→ WHAT TO PRODUCE
Restate word for word the lines that begin the listing and end with the line holding "const undersideDropPower = 1.95;".

→ RAW DATA
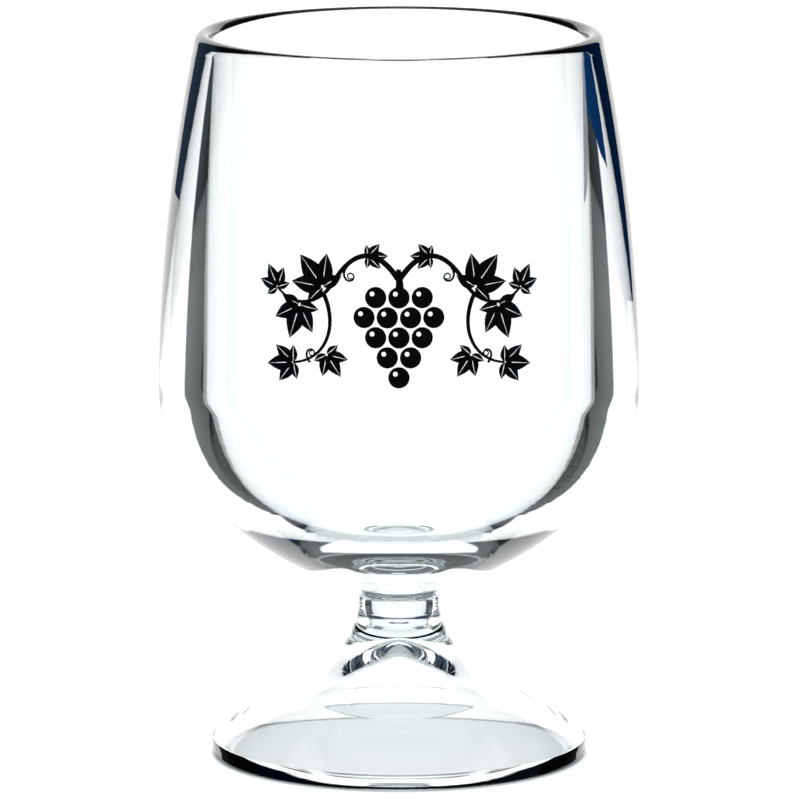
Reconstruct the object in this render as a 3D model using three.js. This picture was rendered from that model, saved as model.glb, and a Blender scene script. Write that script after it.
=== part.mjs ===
// A plastic wine glass moulded in two pieces that push together. The bowl carries a short round peg
// under its thick base. The foot is a hollow trumpet whose solid neck has a blind socket to take the peg.
// Millimetres, +Z up. The origin is on the table, under the middle of the foot.

import * as THREE from 'three';

// Whole glass
const glassHeight = 127;
const seatHeight = 27.9;
const turnSteps = 96;

// Bowl outside: the widest ring lies this far above the seat
const rimRadius = 35.5;
const bellyRadius = 41.95;
const bellyRise = 36.5;
const flankPower = 1.89;
const undersideSpreadPower = 1.5;
const undersideDropPower = 1.95;

// Bowl inside: the cavity is nearly straight, so the wall is thickest at the belly and the base is solid
const rimWall = 3.1;
const bellyWall = 7.7;
const floorThickness = 12;
const cavityWidestRise = 37.7;
const cavityFlankPower = 2.2;
const cavitySpreadPower = 2.68;
const cavityDropPower = 1.78;

// Neck of the foot and the push fit in it
const neckRadius = 7;
const neckWall = 1.5;
const fitClearance = 0.05;
const seatInset = 0.6;
const pegLength = 5.5;
const pegChamfer = 0.4;
const pegEndAir = 0.1;
const boreChamfer = 0.3;

// Foot outside: two curves meet at the shoulder
const footRadius = 32.7;
const footEdgeHeight = 2.8;
const footEdgeRound = 0.3;
const shoulderRadius = 19.57;
const shoulderHeight = 10.85;
const shoulderSlope = 0.432;
const neckHandleShare = 0.395;
const shoulderInShare = 0.658;
const shoulderOutShare = 0.615;
const edgeHandleShare = 0.02;

// Foot inside: the hollow is a dome under the socket, then follows the trumpet down to a narrow flat ring
const footWall = 2.5;
const standingRingWidth = 0.8;
const domeHeight = 19.3;
const domeReach = 3.6;
const hollowInShare = 0.6;
const hollowOutShare = 0.5;
const mouthRun = 3.5;
const mouthRise = 2.6;

// How many stretches each curve is cut into
const undersideSteps = 12;
const flankSteps = 9;
const lipSteps = 6;
const cavityFlankSteps = 7;
const cavityFloorSteps = 13;
const trumpetSteps = 10;
const hollowSteps = 8;
const edgeRoundSteps = 2;

// Places that follow from the sizes
const bellyHeight = seatHeight + bellyRise;
const cavityRadius = bellyRadius - bellyWall;
const cavityWidestHeight = seatHeight + cavityWidestRise;
const floorHeight = seatHeight + floorThickness;
const lipRadius = rimWall / 2;
const lipHeight = glassHeight - lipRadius;
const boreRadius = neckRadius - neckWall;
const pegRadius = boreRadius - fitClearance;
const seatRingRadius = neckRadius - seatInset;
const pegEndHeight = seatHeight - pegLength;
const socketFloorHeight = pegEndHeight - pegEndAir;

function point(radius, height) {
  return new THREE.Vector2(radius, height);
}

// Points of a curve without its first one, which the profile already holds
function restOf(points) {
  return points.slice(1);
}

// A flank that leaves the widest ring upright and leans in towards the rim as a power of the height
function flank(widest, fromHeight, narrow, toHeight, power, steps) {
  const points = [];
  for (let step = 0; step <= steps; step += 1) {
    const rise = step / steps;
    const radius = widest - (widest - narrow) * rise ** power;
    points.push(point(radius, fromHeight + (toHeight - fromHeight) * rise));
  }
  return points;
}

// A quarter of a superellipse from its widest ring down towards its lowest point on the axis
function quarterBelow(radius, topHeight, drop, spreadPower, dropPower, lastAngle, steps) {
  const points = [];
  for (let step = 0; step <= steps; step += 1) {
    const angle = (lastAngle * step) / steps;
    const outward = Math.max(Math.cos(angle), 0) ** (2 / spreadPower);
    const downward = Math.sin(angle) ** (2 / dropPower);
    points.push(point(radius * outward, topHeight - drop * downward));
  }
  return points;
}

// A circular arc in the profile, between two angles measured from the outward direction
function arc(centreRadius, centreHeight, radius, fromAngle, toAngle, steps) {
  const points = [];
  for (let step = 0; step <= steps; step += 1) {
    const angle = fromAngle + ((toAngle - fromAngle) * step) / steps;
    points.push(point(centreRadius + radius * Math.cos(angle), centreHeight + radius * Math.sin(angle)));
  }
  return points;
}

function bezier(start, startHandle, endHandle, end, steps) {
  return new THREE.CubicBezierCurve(start, startHandle, endHandle, end).getPoints(steps);
}

// A turned solid about the vertical axis, from a profile that runs anticlockwise in radius and height
function turned(profile) {
  const geometry = new THREE.LatheGeometry(profile, turnSteps);
  geometry.rotateX(Math.PI / 2);
  return geometry;
}

// Bowl: peg, seat ring, underside, flank and lip outside, then the cavity down to its floor
function bowlProfile() {
  const peg = [
    point(0, pegEndHeight),
    point(pegRadius - pegChamfer, pegEndHeight),
    point(pegRadius, pegEndHeight + pegChamfer),
    point(pegRadius, seatHeight),
    point(seatRingRadius, seatHeight),
  ];
  const undersideEnd = Math.acos((neckRadius / bellyRadius) ** (undersideSpreadPower / 2));
  const underside = quarterBelow(bellyRadius, bellyHeight, bellyRise, undersideSpreadPower,
    undersideDropPower, undersideEnd, undersideSteps).reverse();
  const outside = flank(bellyRadius, bellyHeight, rimRadius, lipHeight, flankPower, flankSteps);
  const lip = arc(rimRadius - lipRadius, lipHeight, lipRadius, 0, Math.PI, lipSteps);
  const cavityMouth = rimRadius - rimWall;
  const inside = flank(cavityRadius, cavityWidestHeight, cavityMouth, lipHeight, cavityFlankPower,
    cavityFlankSteps).reverse();
  const floor = quarterBelow(cavityRadius, cavityWidestHeight, cavityWidestHeight - floorHeight,
    cavitySpreadPower, cavityDropPower, Math.PI / 2, cavityFloorSteps);
  floor[floor.length - 1] = point(0, floorHeight);
  return [...peg, ...underside, ...restOf(outside), ...restOf(lip), ...restOf(inside), ...restOf(floor)];
}

// Foot: the dome and the hollow down to the standing ring, then edge, trumpet and neck outside, and the socket
function footProfile() {
  const slopeLength = Math.hypot(1, shoulderSlope);
  const shoulder = point(shoulderRadius, shoulderHeight);
  const neckTop = point(neckRadius, seatHeight);
  const edgeTop = point(footRadius, footEdgeHeight);
  const neckHandle = point(neckRadius, seatHeight - neckHandleShare * (seatHeight - shoulderHeight));
  const inReach = shoulderInShare * (shoulderRadius - neckRadius);
  const outReach = shoulderOutShare * (footRadius - shoulderRadius);
  const edgeHandle = point(footRadius, footEdgeHeight + edgeHandleShare * (shoulderHeight - footEdgeHeight));
  const skirt = bezier(edgeTop, edgeHandle,
    point(shoulderRadius + outReach, shoulderHeight - shoulderSlope * outReach), shoulder, trumpetSteps);
  const trumpet = bezier(shoulder,
    point(shoulderRadius - inReach, shoulderHeight + shoulderSlope * inReach), neckHandle, neckTop, trumpetSteps);

  const hollowRadius = footRadius - standingRingWidth;
  const innerShoulder = point(
    shoulderRadius - (footWall * shoulderSlope) / slopeLength,
    shoulderHeight - footWall / slopeLength,
  );
  const upperReach = hollowInShare * (innerShoulder.x - boreRadius);
  const lowerReach = hollowOutShare * (hollowRadius - innerShoulder.x);
  const dome = bezier(point(0, domeHeight), point(domeReach, domeHeight),
    point(innerShoulder.x - upperReach, innerShoulder.y + shoulderSlope * upperReach), innerShoulder, hollowSteps);
  const mouth = bezier(innerShoulder,
    point(innerShoulder.x + lowerReach, innerShoulder.y - shoulderSlope * lowerReach),
    point(hollowRadius - mouthRun, mouthRise), point(hollowRadius, 0), hollowSteps);

  const edgeRound = arc(footRadius - footEdgeRound, footEdgeRound, footEdgeRound, -Math.PI / 2, 0, edgeRoundSteps);
  const socket = [
    point(boreRadius + boreChamfer, seatHeight),
    point(boreRadius, seatHeight - boreChamfer),
    point(boreRadius, socketFloorHeight),
    point(0, socketFloorHeight),
  ];
  return [...dome, ...restOf(mouth), ...edgeRound, ...skirt, ...restOf(trumpet), ...socket];
}

// Clear moulded plastic
function clearPlastic() {
  return new THREE.MeshStandardMaterial({ color: 0xe9f3f4, roughness: 0.05, metalness: 0 });
}

const bowl = new THREE.Mesh(turned(bowlProfile()), clearPlastic());
bowl.name = 'bowl';

const foot = new THREE.Mesh(turned(footProfile()), clearPlastic());
foot.name = 'foot';

const wineGlass = new THREE.Group();
wineGlass.name = 'plastic_wine_glass';
wineGlass.add(foot, bowl);

export default wineGlass;
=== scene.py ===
import math

import bmesh
import bpy
import numpy as np
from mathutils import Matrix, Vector


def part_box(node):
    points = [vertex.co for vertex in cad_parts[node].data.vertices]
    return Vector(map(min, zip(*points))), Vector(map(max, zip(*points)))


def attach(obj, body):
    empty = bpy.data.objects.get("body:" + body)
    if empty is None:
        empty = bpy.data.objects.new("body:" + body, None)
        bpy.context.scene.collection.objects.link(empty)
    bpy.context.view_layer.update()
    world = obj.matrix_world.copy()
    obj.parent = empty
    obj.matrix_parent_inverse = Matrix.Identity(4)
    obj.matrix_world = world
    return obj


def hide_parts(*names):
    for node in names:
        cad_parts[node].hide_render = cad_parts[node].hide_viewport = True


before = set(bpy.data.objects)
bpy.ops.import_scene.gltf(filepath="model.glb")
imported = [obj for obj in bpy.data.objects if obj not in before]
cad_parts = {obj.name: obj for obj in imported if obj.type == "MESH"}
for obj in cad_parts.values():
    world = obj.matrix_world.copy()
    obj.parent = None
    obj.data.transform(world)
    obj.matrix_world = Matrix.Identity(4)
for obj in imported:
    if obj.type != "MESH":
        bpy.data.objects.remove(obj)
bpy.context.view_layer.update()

MM = 0.001

# Camera
# A long lens ten degrees above the table, square to the front of the glass. The light dome in the last
# section is fixed to the camera's dolly and goes round the glass with it.
CAMERA_AIM = Vector((0.18, 0.0, 62.35)) * MM
CAMERA_ELEVATION = math.radians(10.105)
CAMERA_DISTANCE = 1.5404
CAMERA_LENS = 398.0
CAMERA_FAR_CLIP = 20.0

camera = bpy.data.objects.new("camera", bpy.data.cameras.new("camera"))
bpy.context.scene.collection.objects.link(camera)
camera.data.lens = CAMERA_LENS
camera.data.clip_end = CAMERA_FAR_CLIP
camera.location = CAMERA_AIM + CAMERA_DISTANCE * Vector(
    (0.0, -math.cos(CAMERA_ELEVATION), math.sin(CAMERA_ELEVATION))
)
camera.rotation_euler = (math.pi / 2 - CAMERA_ELEVATION, 0.0, 0.0)
bpy.context.scene.camera = camera

# Bowl
# One thick moulding of clear styrene, with the short peg under its base that pushes into the foot. The
# cavity is nearly straight, so the wall is thin at the lip, thick at the belly, and the base is solid.
bowl_low, bowl_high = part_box("bowl")
foot_low, foot_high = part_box("foot")
RIM_HEIGHT = bowl_high[2] / MM
BELLY_RADIUS = bowl_high[0] / MM
PEG_END_HEIGHT = bowl_low[2] / MM
SEAT_HEIGHT = foot_high[2] / MM
RIM_RADIUS = 35.5
BELLY_RISE = 36.5
FLANK_POWER = 1.89
UNDERSIDE_SPREAD_POWER = 1.5
UNDERSIDE_DROP_POWER = 1.95
RIM_WALL = 3.1
BELLY_WALL = 7.7
FLOOR_THICKNESS = 12.0
CAVITY_WIDEST_RISE = 37.7
CAVITY_FLANK_POWER = 2.2
CAVITY_SPREAD_POWER = 2.68
CAVITY_DROP_POWER = 1.78
NECK_RADIUS = 7.0
NECK_WALL = 1.5
FIT_CLEARANCE = 0.05
SEAT_INSET = 0.6
SEAT_AIR = 0.02
PEG_ROUND = 0.4
GATE_RADIUS = 1.1
GATE_HEIGHT = 0.25
CORNER_ROUND = 0.15
TURN_STEPS = 192
PROFILE_SPACING = 2.0
FLOW_DEPTH = 0.012
FLOW_START = 4.0
FLOW_FADE = 12.0
CORNER_POINTS = 5
UNDERSIDE_POINTS = 90
FLANK_POINTS = 50
LIP_POINTS = 25
CAVITY_FLANK_POINTS = 40
FLOOR_POINTS = 80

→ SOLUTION
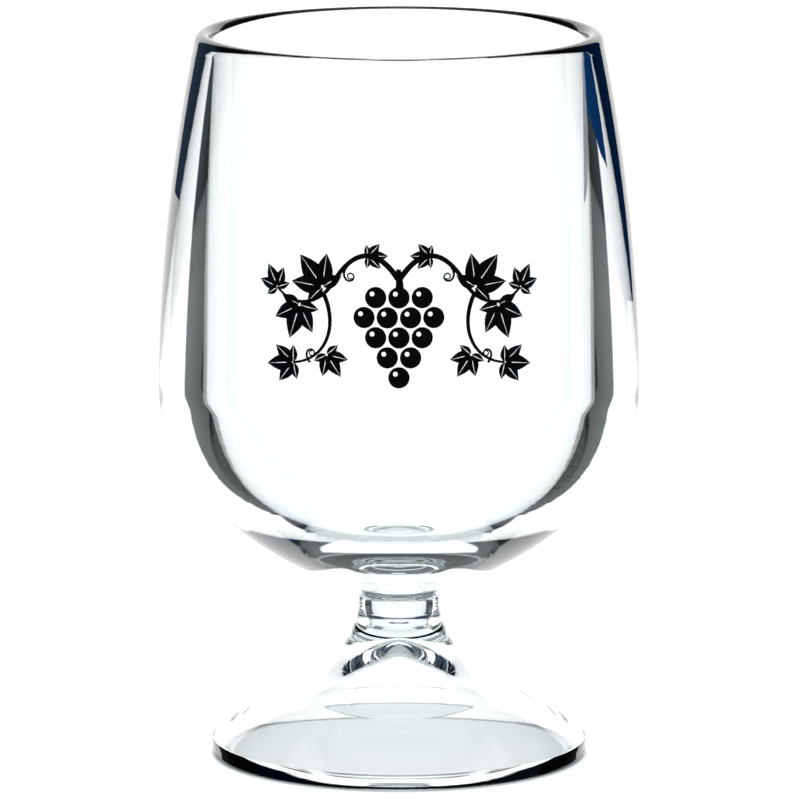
Reconstruct the object in this render as a 3D model using three.js. This picture was rendered from that model, saved as model.glb, and a Blender scene script. Write that script after it.
=== part.mjs ===
// A plastic wine glass moulded in two pieces that push together. The bowl carries a short round peg
// under its thick base. The foot is a hollow trumpet whose solid neck has a blind socket to take the peg.
// Millimetres, +Z up. The origin is on the table, under the middle of the foot.

import * as THREE from 'three';

// Whole glass
const glassHeight = 127;
const seatHeight = 27.9;
const turnSteps = 96;

// Bowl outside: the widest ring lies this far above the seat
const rimRadius = 35.5;
const bellyRadius = 41.95;
const bellyRise = 36.5;
const flankPower = 1.89;
const undersideSpreadPower = 1.5;
const undersideDropPower = 1.95;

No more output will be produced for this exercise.